1. What attributes are most important in determining beer purchasing decisions? How does this vary by market segments?
There are many important attributes that need to be considered in determining beer purchasing decisions. As described in the case, these includes taste, aroma, and appearance.
Taste is the most important attribute in determining beer purchasing decisions as consumers buy beer for the taste. As evident in the case, Miller spent huge amounts on advertising the taste advantage they hold over Budweiser. They held blind taste tests where consumers were seen to choose Miller over Budweiser in the tests. Their success in providing good taste led to Miller recording a 2.6 % increase in sales volume in 2003 as consumers felt that Miller beers were better in taste. Aroma is extremely important to beer’s overall taste and it determines the purchase decision of a beer. The market segments that emphasize on aroma in their beer purchasing decision are mostly experienced beer drinkers. The repeat beer purchase will takes place when the taste of the beer suit the customers.
Health-conscious consumers who are looking to reduce their carbohydrate intake might opt for beer which are less sugar. Consumers who give more preference to the aroma of beer might look for strong aroma beer or beer which suit his or her taste. Some market segments might prefer beer with no lingering aftertaste.
The process of purchasing a beer begins with its visual appearance. Many people make hasty judgments of taste (food or beverage) based entirely on sight alone. In terms of beer appearance, what consumers looking for are colour, clarity, and head retention. Although one colour is not necessarily better than the others, and none indicates directly how the beer will taste, but many beer drinkers will just have their own preference and perception of beer colour. Also, if a beer can’t form a head, either it’s improperly carbonated or the vessel into which it’s poured is dirty.
Many beer drinkers will most probably emphasize on the appearance of the beer and are obsessed with beer clarity; if the beer is not crystal clear, they would not drink it. Some markets segments might prefer darker beers like stouts whereas others might prefer lighter beers such as wheat beers.
Many people judge or determine a product quality based on the price. This is also true for beer purchases, and is especially true for those non-experienced beer drinkers. Higher price could have one of two effects on consumer preference: it could cause the product to seem higher in quality, or it could make the product less desirable because of the extra expense. Although most of the time price may reflect the quality of the beer (higher quality, higher price, and vice versa), but this is not all the time.
For those who are emphasize on the quality of the beer, they might probably prefer to buy the higher-priced beer. Higher-income beer drinkers also might choose the higher-priced beer which they perceived that the beer has higher quality. For those market segments who just drink beers for enjoyment for example peers gathering, they might just buy the cheaper beers.
(iv) Brand name
Brand is the most important non-sensory factors affecting consumers’ choice decisions of products. It seen as a promise, a guarantee or contract with the manufacturer and a symbolic mean and sign of quality. Beer drinkers will choose their beers based on their own beer brand preferences too. Researchers had found that ultrapremium beer was rated higher than inexpensive beer when brand names were unknown, hence shows that brand name do affect beer purchasing decision.
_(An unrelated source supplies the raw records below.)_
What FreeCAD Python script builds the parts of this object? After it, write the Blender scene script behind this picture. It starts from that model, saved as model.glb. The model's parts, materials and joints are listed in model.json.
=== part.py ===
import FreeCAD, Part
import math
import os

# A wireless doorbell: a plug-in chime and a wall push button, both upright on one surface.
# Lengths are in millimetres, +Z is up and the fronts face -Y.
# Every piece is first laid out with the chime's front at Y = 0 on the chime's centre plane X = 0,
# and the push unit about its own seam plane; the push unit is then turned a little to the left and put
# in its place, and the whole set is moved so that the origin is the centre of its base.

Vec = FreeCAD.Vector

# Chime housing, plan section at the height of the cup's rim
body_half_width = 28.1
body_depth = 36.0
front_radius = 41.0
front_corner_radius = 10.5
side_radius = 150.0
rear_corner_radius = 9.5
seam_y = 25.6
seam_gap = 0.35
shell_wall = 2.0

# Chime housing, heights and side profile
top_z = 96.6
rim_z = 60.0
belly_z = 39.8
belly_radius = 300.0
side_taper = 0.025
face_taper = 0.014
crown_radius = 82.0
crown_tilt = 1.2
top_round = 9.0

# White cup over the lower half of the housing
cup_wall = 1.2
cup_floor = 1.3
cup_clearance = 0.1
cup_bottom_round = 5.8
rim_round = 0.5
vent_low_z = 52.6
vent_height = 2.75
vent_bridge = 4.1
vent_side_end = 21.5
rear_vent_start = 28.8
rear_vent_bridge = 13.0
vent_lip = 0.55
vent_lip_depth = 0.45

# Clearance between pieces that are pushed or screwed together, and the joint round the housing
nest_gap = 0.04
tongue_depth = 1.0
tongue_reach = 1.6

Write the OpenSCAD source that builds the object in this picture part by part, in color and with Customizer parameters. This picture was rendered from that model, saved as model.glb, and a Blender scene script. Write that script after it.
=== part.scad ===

In the market segments which earned a higher-income might prefer branded (usually higher-priced) beers. Younger generation might also choose those cheaper but well-known brand due to the exposure of the advertisements and they tend to follow the trend.
2. How would you construct a valid taste to determine beer buyers’ preferences?
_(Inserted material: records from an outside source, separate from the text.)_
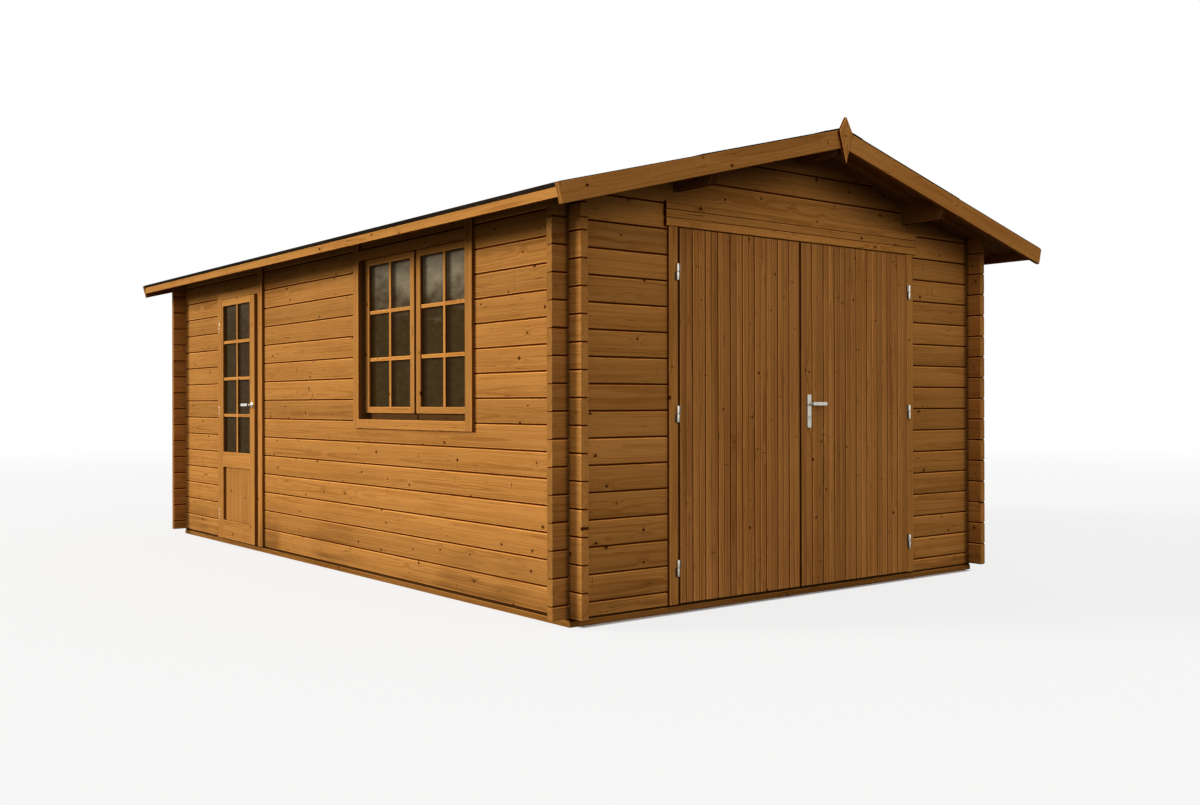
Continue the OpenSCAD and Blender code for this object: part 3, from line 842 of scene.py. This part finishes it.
# %% Dress the fascias, bargeboards and finials
FELT = 0.003
# The back faces of the fascias and bargeboards are painted nearly black, as shade.
for side, inward in (("left", X), ("right", -X)):
    bench = Bench(60, back=inward)
    bench.solid("fascia_" + side, Y, X, arris=0.002)
    bench.done("fascia_board_" + side, ["fascia_" + side], stained_wood)
for end, inward in (("front", Y), ("back", -Y)):
    for side, way in (("left", -1), ("right", 1)):
        node = f"{end}_bargeboard_{side}"
        bench = Bench(63 + way, back=inward)
        bench.solid(node, (way * math.cos(PITCH), 0, -math.sin(PITCH)), Y, top_cut=FELT)
        bench.done(node + "_board", [node], stained_wood)
    # The finial's narrow sides are painted nearly black, as shade.
    bench = Bench(66, side_shade=1.4)
    bench.solid(end + "_finial", Z, Y, arris=0.003)
    bench.done(end + "_finial_board", [end + "_finial"], stained_wood)

# %% [markdown]
# ## Roofing felt
# Black felt comes in strips a metre wide. Two run along each slope, the upper lapped over the lower, and a
# narrower one is folded over the ridge. At the eaves the felt is turned down over the board ends, and at
# the gables it laps over the bargeboards. A strip is one folded cross-section drawn along the roof.


# %% Mix the felt
def felt_finish():
    material, make = new_material("mineral_felt")
    where = make("ShaderNodeTexCoord", output="Object")
    grit = make("ShaderNodeTexVoronoi", {}, {"Vector": where, "Scale": 420.0}, "Color")
    grit = make("ShaderNodeSeparateColor", {}, {0: grit}, "Red")
    amount = grit * 0.6 + (noise(make, where, 2.2, 3.0) - 0.5) * 0.9 + 0.2
    finish_surface(make, {
        "Base Color": mixed(make, amount, (0.008, 0.0055, 0.0035), (0.03, 0.021, 0.013)),
        "Roughness": 0.82 + grit * 0.12,
        "Normal": make("ShaderNodeBump", {}, {"Strength": 0.6, "Distance": 0.0008, "Height": grit}),
        "Specular IOR Level": 0.0,
    })
    return material


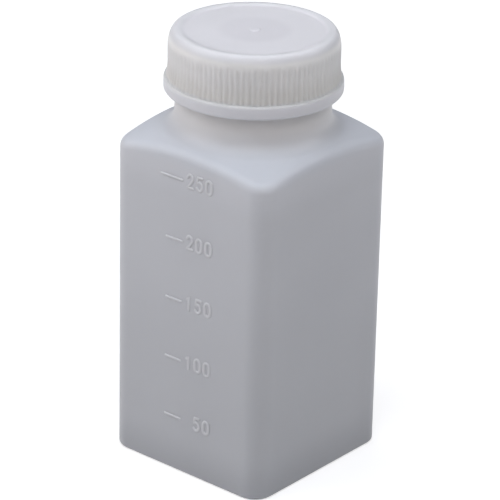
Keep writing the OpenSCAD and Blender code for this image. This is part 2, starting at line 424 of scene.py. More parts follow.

The methods used to construct a valid taste to determine beer buyer preferences based on different attributes would be as follows:
Based on taste/flavour/aroma:
Conduct blind-taste tests by providing the participants the cups of different beers to be tested which labelled A through E. Participants will be asked to taste each of the beers, and then spit out the beer into an empty glass. Between each beer taste, participants will rinse out their mouths with water to avoid cross-contamination among trials. After tasting all the beers, participants will rank order the five beers on the basis of the quality of their taste.
Based on appearance:
Conduct tests by providing the participants different beers with differences colour and level of clarity. For example by providing the participants different cups of beers with different colour and clarity labelled with A, B, C, D, and so forth without the acknowledge the participants what type or brand of the beers are. Differences in preferences across the samples will demonstrate whether consumers prefer one colour (eg. darker colour) than the others. The preference of beer based on the label colour, design, logo, or the shape of the packaging can be tested as well.
Based on price:
Conduct tests by providing the participants different selections of beer with different prices to assess whether consumers use price to disambiguate taste. For example, the beers selected varied in price, from $7.99 per six-pack to $2.69 per six-pack. The prices per six-pack were as follows: Brand A: $7.99; Brand B: $5.99; Brand C: $3.99; Brand D: $3.49; and Brand E: $2.69. Participants will rank the different beers according to their own preferences and on the basis of their prior knowledge about these beers.
Based on brand name:
Conduct tests by providing the participants different selections of beer with different brand names. For example, different beer brands such as Anchor Steam, Samuel Adams, Budweiser, Miller Genuine Draft, and Schlitz will be provided to participants. Participants will be asked to rank the different beers according to their own preferences and on the basis of their prior knowledge about these beers.
Consumers’ attitudes, beliefs, and feelings play important role in deciding if they are going to purchase the Anheuser-Busch or SABMiller beer brand such as Budweiser or Miller respectively. The beer marketers need to be able to identify the target markets’ shopping, purchase, spending, and consumption patterns in order to predict what consumers want from such product. Consumer intention acts as a helpful indicator to the types of marketing activities to carry so that they are able to attract the right market segment, thus leading to high profits. In conclusion, understanding consumer behaviour is significant because marketers want to attract the right consumers to purchase their brand.